WASHINGTON (Reuters) - Mental health advocates are worried that the privacy of people who have received treatment for their illnesses could be jeopardized by a White House push to expand a database used to run background checks on gun buyers.
President Barack Obama said he wants to see state governments contribute more names of people barred from buying guns to the database, part of a sweeping set of executive actions he announced after a gunman killed 20 children and six adults at Sandy Hook Elementary School in Newtown, Connecticut, in December.
The database, called the National Instant Criminal Background Check System, or NICS, is used by gun dealers to check whether a potential buyer is prohibited from owning a gun.
States are encouraged to report to the database the names of people who are not allowed to buy guns because they have been involuntarily committed to a mental hospital, or have been found to have serious mental illnesses by courts.
Many states do not participate. So the administration is looking at changing a health privacy rule - part of the Health Insurance Portability and Accountability Act (HIPAA) - to remove one potential barrier.
The Health and Human Services Department has not released a detailed proposal outlining possible changes to HIPAA. When it asked for comments on the idea, it was flooded with more than 2,000 letters and e-mails.
Many of the comments were from gun rights advocates, but a surprising number were from mental health professionals and advocates.
Health care professionals are sympathetic to Obama’s goal of reducing gun violence, but worry that the privacy rule proposal could discourage people with mental illness from seeking treatment.
“I think it’s a bad idea. It would really put a chill on people getting services,” said Daniel Fisher, who was treated for schizophrenia decades ago, recovered, and became a well-known psychiatrist and mental health advocate in Massachusetts.
“They find it very scary, the idea of a national database that the government will keep,” Fisher said.
After Newtown, addressing gun violence became one of Obama’s top priorities, but Congress rejected his proposals to restrict certain types of guns and a measure that would have closed a loophole and required checks of the NICS database for more types of sales, such as those that take place at gun shows.
Those measures were fought by gun rights lobbying groups, which said they would infringe on their constitutional rights.
So the administration has been left with a series of smaller steps it can take without congressional approval, such as tweaking the health privacy law to make sure it does not prevent states from reporting names to the NICS database.
In some states, mental health data is stored by hospitals or health-related boards that are covered by the HIPAA law. The administration is looking at amending the privacy rule to give those agencies permission to disclose names to the database.
“This action would eliminate the excuse which is used by legislators and other officials for not reporting information to NICS,” said Lindsay Nichols, an attorney with the Law Center to Prevent Gun Violence, which advocates for tougher gun laws.
Nichols said privacy concerns are unfounded because only a limited amount of information would be disclosed to the database, and would be used only if someone with a severe mental illness who is not allowed to own a gun tried to buy one.
The Obama administration is conscious of the risk of scaring away people from treatment.

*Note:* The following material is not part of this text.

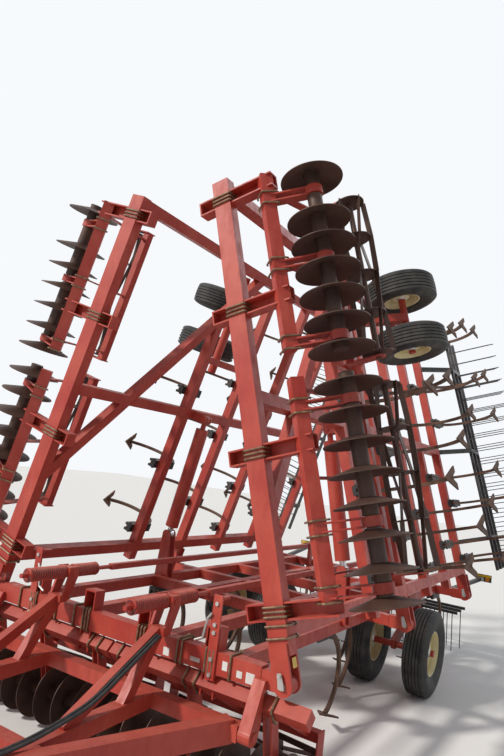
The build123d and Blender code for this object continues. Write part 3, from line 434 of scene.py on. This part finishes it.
for side, s in SIDES:
    bm = bmesh.new()
    for t in BRACKETS_T:
        for dt in BAND_SPREAD:
            u_bolt(bm, wing(s), t + dt)
    for t in SINGLE_BANDS_T:
        u_bolt(bm, wing(s), t)
    for t in HANGERS:
        for dt in BEAM_BOLT_SPREAD:
            beam_bolt(bm, wing(s), t - HANGER_BACK + dt, BEAM_DROP)
    piece("wing_u_bolts_" + side, bm, "wing_" + side, plate_looks["brown"])

    bm = bmesh.new()
    for y, places in zip(SHANK_ROWS, WING_SHANKS):
        for t in places:
            mount_bolts(bm, wing(s), t, y)
    piece("wing_mount_bolts_" + side, bm, "wing_" + side, plate_looks["dark"])

    bm = bmesh.new()
    for y in HINGE_ROWS:
        front = y - 0.025
        outline = [(-0.022, -0.018), (0.020, -0.022), (0.085, -0.014), (0.085, 0.016), (-0.010, 0.024)]
        polygon(bm, wing(s), outline, front - 0.018, front - 0.010)
        prism(bm, wing(s), (0.068, front - 0.018, 0.0), (0, -1, 0), 0.015, 0.010)
        prism(bm, wing(s), (0.068, front, 0.0), (0, -1, 0), 0.010, 0.012, 12)
    piece("wing_pin_plates_" + side, bm, "wing_" + side, plate_looks["zinc"])


# The centre's bolts, the lock bar on its post plate, and the bare plates on the front tube

centre = machine(0, HINGE_Z)
bm = bmesh.new()
for s in (-1, 1):
    for x in CENTRE_BRACKETS_X:
        for dx in BAND_SPREAD:
            u_bolt(bm, centre, s * x + dx)
    for x in SINGLE_BANDS_X:
        u_bolt(bm, centre, s * x)
    for x in CENTRE_HANGERS:
        for dx in BEAM_BOLT_SPREAD:
            beam_bolt(bm, centre, s * (x - HANGER_BACK) + dx, CENTRE_BEAM_DROP)
for y, places in zip(SHANK_ROWS, CENTRE_SHANKS):
    for x in {s * x for x in places for s in (-1, 1)}:
        mount_bolts(bm, centre, x, y)
piece("centre_bolts", bm, "centre", plate_looks["brown"])

bm = bmesh.new()
for s in (-1, 1):
    post = machine(s * POST_X, HINGE_Z)
    for z in POST_BOLTS_Z:
        prism(bm, post, (0, -POST_T, z), (0, -1, 0), 0.016, 0.012)
    bar(bm, post, [(-s * 0.030, -0.026, 0.330), (-s * 0.060, -0.030, 0.290), (-s * 0.085, -0.030, 0.150),
                   (-s * 0.150, -0.030, 0.120)], LOCK_BAR_R)
piece("post_bolts", bm, "centre", plate_looks["zinc"])

bm = bmesh.new()
for x0, x1, z0, z1 in BARE_PLATES:
    box(bm, centre, (x0, -PLATE_T, z0), (x1, 0.0, z1))
piece("centre_bare_plates", bm, "centre", plate_looks["white"])

bm = bmesh.new()
x0, x1, z0, z1 = BARE_TAG
box(bm, centre, (x0, -PLATE_T, z0), (x1, 0.0, z1))
piece("centre_bare_tag", bm, "centre", plate_looks["zinc"])

for side, s in SIDES:
    bm = bmesh.new()
    box(bm, wing(s), (0.100, 0.022, -FRONT_H / 2 - PLATE_T), (0.165, 0.080, -FRONT_H / 2))
    piece("wing_reflector_" + side, bm, "wing_" + side, plate_looks["yellow"])


# Springs wound round the levelling rods, with a cap at each end and a dark sleeve inside each spring as
# painted shade between the coils

def helix(bm, middle, start, turns):
    """A spring's wire, wound along Y from the start."""
    points = []
    for i in range(turns * COIL_STEPS + 1):
        a = 2 * pi * i / COIL_STEPS
        points.append((COIL_R * cos(a), start + SPRING_PITCH * i / COIL_STEPS, COIL_R * sin(a)))
    bar(bm, middle, points, COIL_WIRE_R)


bm_coils, bm_caps, bm_shade_sleeves = bmesh.new(), bmesh.new(), bmesh.new()
for s in (-1, 1):
    rod = Matrix.Translation((s * ROD_X, FRONT_Y + ROD_Y, ROD_Z))
    ahead = -SPRING_END - SPRING_TURNS[0] * SPRING_PITCH
    for start, turns in ((ahead, SPRING_TURNS[0]), (SPRING_END, SPRING_TURNS[1])):
        length = turns * SPRING_PITCH
        helix(bm_coils, rod, start, turns)
        # A dark sleeve under the coils: painted shade in the gaps between them, not a real part
        prism(bm_shade_sleeves, rod, (0, start, 0), (0, 1, 0), SHADE_SLEEVE_R, length, 40)
        for y in (start + CAP_IN, start + length - CAP_T - CAP_IN):
            prism(bm_caps, rod, (0, y, 0), (0, 1, 0), CAP_R, CAP_T, 24)
# The dark sleeves are painted shade for the gaps between the coils
piece("rod_spring_painted_shade", bm_shade_sleeves, "levelling_rods", looks["black_paint"])
piece("rod_springs", bm_coils, "levelling_rods", looks["red_paint"], smooth=True)
piece("rod_caps", bm_caps, "levelling_rods", looks["red_paint"])


# Wheels: ribbed tyres in place of the plain ones, wheel bolts and hub caps

def ribbed_tyre(bm, place, size, ribs):
    """A tyre turned about X: sidewalls in shares of the half width, and ribs with grooves between."""
    r, w, rim = size
    wall = r - rim
    side = [(-0.72, rim), (-0.80, rim + 0.012), (-0.90, rim + 0.25 * wall), (-0.985, rim + 0.45 * wall),
            (-1.0, rim + 0.58 * wall), (-0.96, rim + 0.72 * wall), (-0.90, rim + 0.82 * wall),
            (-0.86, rim + 0.88 * wall), (-0.80, r - 0.014)]
    tread = []
    span = 1.56 / ribs
    for i in range(ribs):
        left = -0.78 + i * span
        crown = 0.008 * ((i + 0.5) / ribs * 2 - 1) ** 2
        tread += [(left + 0.02, r - crown), (left + span - 0.055, r - crown)]
        if i < ribs - 1:
            tread += [(left + span - 0.035, r - crown - 0.014), (left + span, r - crown - 0.014)]
    outline = side + tread + [(-x, y) for x, y in reversed(side)]
    steps = 72
    rings = []
    for i in range(steps):
        a = 2 * pi * i / steps
        rings.append([bm.verts.new(place @ Vector((x * w, y * cos(a), y * sin(a)))) for x, y in outline])
    for i in range(steps):
        a, b = rings[i], rings[(i + 1) % steps]
        for k in range(len(outline)):
            n = (k + 1) % len(outline)
            bm.faces.new((a[k], a[n], b[n], b[k]))


def wheel_trim(bm, place, radius, count, out):
    """Wheel bolts and a hub cap on both faces; out holds the two faces' places along X."""
    for s, x in zip((-1, 1), out):
        for i in range(count):
            a = 2 * pi * (i + 0.5) / count
            prism(bm, place, (s * x, radius * cos(a), radius * sin(a)), (s, 0, 0), 0.013, 0.014)
        prism(bm, place, (s * 0.060, 0, 0), (s, 0, 0), 0.052, 0.020, 20, 0.82)


for side, s in SIDES:
    hubs = [(Matrix.Translation((s * x, FRONT_Y + AXLE_Y, BIG_TYRE[0])), BIG_TYRE) for x in WHEELS_X]
    wing_hubs = [(wing(s) @ Matrix.Translation((t, WING_AXLE_Y, WING_TYRE[0] - HINGE_Z)), WING_TYRE)
                 for t in WING_WHEELS_T]
    groups = (("wheel", "wheels_" + side, hubs), ("wing", "wing_wheels_" + side, wing_hubs))
    for group, body, places in groups:
        bm = bmesh.new()
        for place, size in places:
            ribbed_tyre(bm, place, size, 6)
        tyres = piece(group + "_ribbed_tyres_" + side, bm, body, looks["tyre_rubber"])
        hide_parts(group + "_tyres_" + side)
        bm = bmesh.new()
        for place, size in places:
            wheel_trim(bm, place, 0.085, 8, (0.038, 0.030))
        piece(group + "_bolts_" + side, bm, body, plate_looks["zinc"])


# Lamp plates: strip, bare plate and lens towards the front as well

bm_strip, bm_bare, bm_lens = bmesh.new(), bmesh.new(), bmesh.new()
for s in (-1, 1):
    place = Matrix.Translation((s * LAMP_X, FRONT_Y + LAMP_Y, LAMP_Z))
    box(bm_strip, place, (-0.108, -0.003, 0.014), (0.108, 0.0, 0.048))
    box(bm_bare, place, (-0.108, -0.003, -0.048), (0.0, 0.0, 0.004))
    prism(bm_lens, place, (s * 0.055, 0.0, -0.018), (0, -1, 0), 0.034, 0.022, 24, 0.85)
piece("lamp_strips", bm_strip, "centre", plate_looks["yellow"])
piece("lamp_bare_plates", bm_bare, "centre", plate_looks["white"])
piece("lamp_front_lenses", bm_lens, "centre", looks["amber_lens"])


# The two hoses along the tongue's left tube and up its tower

def tongue_point(y):
    """The middle of the tongue's left long tube at this y, in metres."""
    (x0, y0, z0), (x1, y1, z1) = TONGUE_TUBE
    share = (y0 - y) / (y0 - y1)
    return x0 - share * (x0 - x1), z0 - share * (z0 - z1)


for i, name in enumerate(("hose_inner", "hose_outer")):
    beside = (i - 0.5) * 0.030
    route = []
    for y, sway in ((-2.3, 0.0), (-1.9, 0.010), (-1.5, 0.0)):
        x, z = tongue_point(y)
        route.append((x + beside + sway, y, z + 0.0882))
    x = 0.616 + beside
    route += [(x - 0.004, -1.23, 0.760), (x, -1.0, 0.800), (x, -0.760, 0.852), (x, -0.480, 1.010),
              (x, -0.190, 1.165)]
    route = [Vector(p) + Vector((0, FRONT_Y, 0)) for p in route]
    curve = bpy.data.curves.new(name, "CURVE")
    curve.dimensions = "3D"
    spline = curve.splines.new("NURBS")
    spline.points.add(len(route) - 1)
    for point, p in zip(spline.points, route):
        point.co = (*p, 1)
    spline.order_u = 3
    spline.use_endpoint_u = True
    spline.resolution_u = 12
    curve.bevel_depth = HOSE_R
    curve.bevel_resolution = 3
    curve.use_fill_caps = True
    hose = bpy.data.objects.new(name, curve)
    scene.collection.objects.link(hose)
    curve.materials.append(looks["hose_rubber"])
    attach(hose, "tongue")
    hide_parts("tongue_hoses")


# Floor, world and lamps

floor_mat, floor_tree, floor_shader = new_material("floor")
floor_shader.inputs["Base Color"].default_value = (0.78, 0.77, 0.75, 1)
floor_shader.inputs["Roughness"].default_value = 0.9
floor_mesh = bpy.data.meshes.new("floor")
corners = [(x * FLOOR_REACH, y * FLOOR_REACH, 0) for x, y in ((-1, -1), (1, -1), (1, 1), (-1, 1))]
floor_mesh.from_pydata(corners, [], [(0, 1, 2, 3)])
floor = bpy.data.objects.new("floor", floor_mesh)
floor_mesh.materials.append(floor_mat)
scene.collection.objects.link(floor)

world = bpy.data.worlds.new("world")
scene.world = world
world.use_nodes = True
wt = world.node_tree
back = wt.nodes["Background"]
back.inputs["Color"].default_value = (0.86, 0.90, 0.96, 1)
back.inputs["Strength"].default_value = 0.4
white = wt.nodes.new("ShaderNodeBackground")
white.inputs["Color"].default_value = (0.93, 0.95, 0.98, 1)
white.inputs["Strength"].default_value = 1.0
path = wt.nodes.new("ShaderNodeLightPath")
seen = wt.nodes.new("ShaderNodeMath")
seen.operation = "MAXIMUM"
link(wt, path, "Is Camera Ray", seen, 0)
link(wt, path, "Is Glossy Ray", seen, 1)
seen2 = wt.nodes.new("ShaderNodeMath")
seen2.operation = "MAXIMUM"
link(wt, seen, "Value", seen2, 0)
link(wt, path, "Is Transmission Ray", seen2, 1)
choose = wt.nodes.new("ShaderNodeMixShader")
link(wt, seen2, "Value", choose, "Fac")
wt.links.new(back.outputs[0], choose.inputs[1])
wt.links.new(white.outputs[0], choose.inputs[2])
wt.links.new(choose.outputs[0], wt.nodes["World Output"].inputs["Surface"])


def soft_sun(name, toward, power, spread, colour=(1, 1, 1)):
    data = bpy.data.lights.new(name, "SUN")
    data.energy = power
    data.angle = spread
    data.color = colour
    lamp = bpy.data.objects.new(name, data)
    scene.collection.objects.link(lamp)
    lamp.matrix_world = Vector(toward).to_track_quat("-Z", "Y").to_matrix().to_4x4()


soft_sun("key", (7.5, 11.0, -9.5), 3.0, radians(5), (1.0, 0.96, 0.90))
soft_sun("rear", (-3.0, -12.0, -8.0), 0.55, radians(30), (0.93, 0.96, 1.0))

“Our actions will be carefully tailored to ensure patient confidentiality as well as public health and safety,” Health and Human Services Secretary Kathleen Sebelius said in April when she asked for comments.
The department is weighing the comments to determine its next steps, said Rachel Seeger, a spokeswoman.
The changes likely will take months to propose and finalize.
The idea of expanding the database comes at a time when the government’s collection of citizens’ phone and internet data is in the headlines, after a former CIA contractor revealed top secret information about surveillance programs.
Mental health advocates worry that somehow, whether intentionally by a hacker or unintentionally through bureaucratic bungling, mental health data in the background check system could be made public.
“I don’t think of myself as at all paranoid about this, but I do think that a lot of people worry that information may not be as secure as we all want to be reassured that it is,” said James Jackson, executive director of Disability Rights New Mexico.
Advocates also argue that the inclusion of mental health data in a criminal database is unfair. Having the data included in the database infers that people with mental illnesses are dangerous and violent, even though the vast majority are not.
“The constant chronic coupling of gun violence with mental illness is just devastating,” said Marilyn Martin, a policy analyst with Access Living, a group that works with people with disabilities in Chicago.
Even if states were to report all their mental health data to the database, as many as 40 percent of guns are bought at gun shows and venues where checking the NICS system is not required.
That means people who want to get guns can still buy them. Adding more records to the ineffective database stands to hurt the privacy of people with mental illness without improving safety, said Mark Heyrman, who teaches mental health law at the University of Chicago Law School.
“It seems particularly stupid to collect data that is going to stigmatize people with mental illnesses when we’re collecting it for no reason,” Heyrman said.
Any suggestion that health information will be shared is upsetting to people who fear they could lose their jobs or their relationships if their illness is disclosed, said Patrick Corrigan, distinguished professor of psychology at the Illinois Institute of Technology.
“It’s going to muddy the relationships that health care providers have with their patients, and dissuade patients even more from going into care,” said Corrigan, an expert on the stigma associated with mental illness.